Sí, definitivamente el paraíso encierre una paradoja, como descubre Cécile en Bonjour tristesse (Otto Preminger, 1958): solo existe como un relato que contamos como pasado irremediable.
Recordar lo irremediable, bordear el delirio del tiempo: porque, aunque el paraíso esté ya para siempre cerrado, no podemos renunciar a buscarlo en las imágenes interiores y coloridas que de él tengamos:
Al principio de verme aquí sola me aconsejaba a mí misma: “Ya no he de recordar nada, porque ya no hay remedio”. Pero, por eso, porque ya no hay remedio, no se me olvida nada. (Gabriel Miró)

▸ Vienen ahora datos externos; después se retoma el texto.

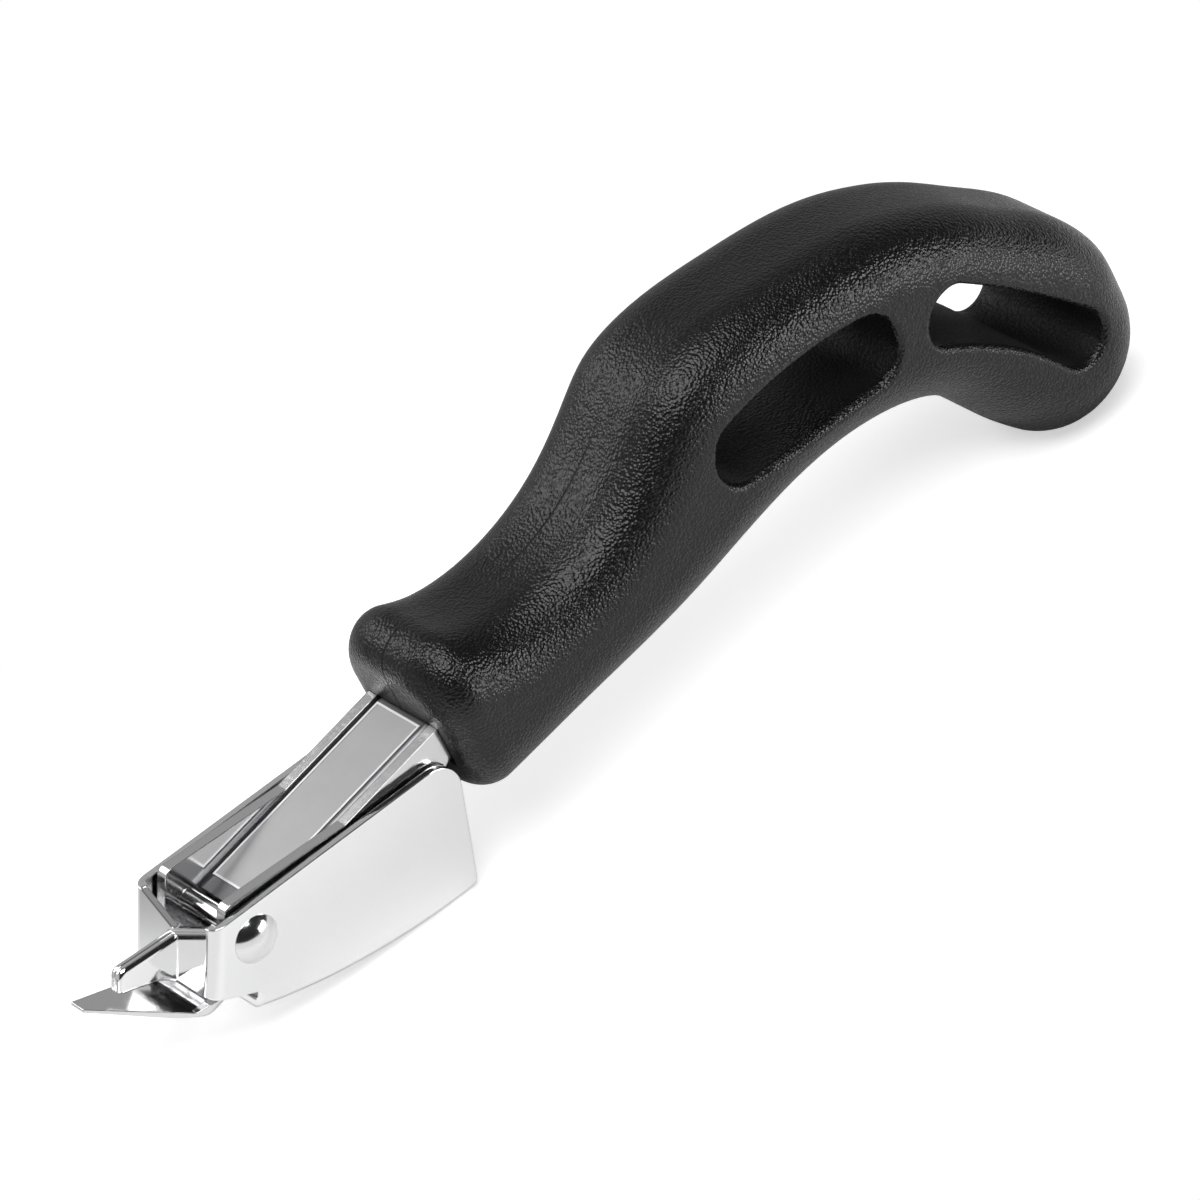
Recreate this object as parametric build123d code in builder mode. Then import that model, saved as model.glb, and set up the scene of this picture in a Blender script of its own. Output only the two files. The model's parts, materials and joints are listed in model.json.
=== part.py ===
from build123d import *
import os
from math import asin, atan2, cos, hypot, radians, sin, sqrt, tan

# Lever staple remover: a plastic grip on a folded steel shank whose heel runs forward
# into a thin lower blade, and a folded rocker jaw that turns on a rivet through the shank.
#
# Row frame: X runs from the blade tip (-X) to the grip (+X), Y across, Z up. The tool
# stands on the floor Z = 0 on the curved web of the rocker jaw and on the grip's tail.
# Every side outline is drawn in the jaw's own side view (u, v): u runs to the rear and
# v up along the folds of the jaw, from the centre of the rivet. Millimetres.

# ---- driving dimensions -------------------------------------------------------------
# rivet
RIVET_DIAMETER = 3.3
RIVET_HEAD_DIAMETER = 7.6
RIVET_HEAD_HEIGHT = 1.8
RIVET_RUNNING_FIT = 0.05          # radial, in the ears of the shank

# rocker jaw, one folded sheet
JAW_SHEET = 1.2
JAW_WIDTH = 19.6
JAW_FOLD_RADIUS = 2.05            # outer radius of every long fold
JAW_FRONT = 7.6                   # rivet to the outside of the front flanges
JAW_TOP_AT_FRONT = 3.0            # height of the side plates above the rivet, in front
JAW_TOP_SLOPE = 20.6              # degrees, top edge of the side plates
JAW_REAR = 40.5                   # rivet to the rear bottom corner
JAW_REAR_HEIGHT = -3.9
JAW_REAR_LEAN = 12.0              # degrees, rear edge forward of upright
JAW_REAR_CORNER = 4.5
JAW_HEEL_CORNER = 1.5
ROCKER_START = 1.3                # front end of the curved web
ROCKER_START_HEIGHT = -12.0
ROCKER_RADIUS = 110.0
PLATE_BOTTOM_FRONT = -7.9         # lower edge of the side plates ahead of the web
PLATE_BOTTOM_REAR = -8.7
NOTCH_DEPTH = 3.1                 # drop of the front flanges from side to crease
NOSE_REACH = 17.8                 # rivet to the end of the nose
NOSE_TOP = -0.7
NOSE_TOP_SLOPE = 17.0             # degrees, falling to the front
NOSE_BOTTOM = -7.1
NOSE_TOP_CORNER = 1.7
NOSE_BOTTOM_CORNER = 1.5
NOSE_CREASE_RADIUS = 2.8
NOSE_SEAM = 0.12                  # gap between the two halves of the nose
NOSE_EDGE_RADIUS = 0.8            # outer edges of the nose

# shank, one folded sheet
SHANK_SHEET = 1.9
SHANK_ANGLE = 33.2                # degrees, rise of the web in the jaw's side view
SHANK_HEIGHT = 7.9                # outside of the web to the top of the walls
SHANK_FOLD_RADIUS = 2.4
JAW_SIDE_GAP = 0.6                # between ear and side plate, each side
HEEL = (-6.0, -12.1)              # lowest corner of the shank, below the ears
HEEL_RADIUS = 3.0
EAR_FRONT = 4.4                   # rivet to the front edge of the ears
EAR_TOP = 5.3
EAR_CORNER = 1.6
EAR_BOTTOM = -8.6
KNEE = 32.6                       # along the shank from the heel, rear end of the ears
TANG_LENGTH = 26.0                # shank inside the grip
TANG_HOLE_DIAMETER = 4.6
TANG_HOLE_STATIONS = (7.0, 19.0)  # from the mouth of the grip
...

En Bonjour tristesse Cécile recuerda un verano donde jugaba a perder el paraíso tras perderse en él, descubriendo una condición esencial que impone el paraíso: necesitamos perderlo para poderlo decir, para conseguir, en cierto modo, tenerlo seguro, definitivo. Y decirlo a su vez nos consume, impone el duelo, el blanco y negro, el color del luto con el que se abre y cierra la película, en contraposición con el color con el que se tiñe un verano pasado. Esa es la primera audacia de Preminger: que para que el recuerdo viva en nosotros nosotros debamos vivir menos que él. La segunda audacia de Preminger relanza la primera, la dice con más fuerza para contarla como cada primera vez. El cinemascope empleado en Bonjour tristesse enlaza el paisaje evocado con el rostro presente de Cécile, mientras baila ausente o, finalmente, se mira en el espejo, incapaz de reconocerse, porque el tiempo ha pasado y el espejo ya no devuelve nada radiante, al contrario, está lleno de lágrimas, en lo que es la consecuencia de que quizás haya hecho de toda su vida una representación permanente.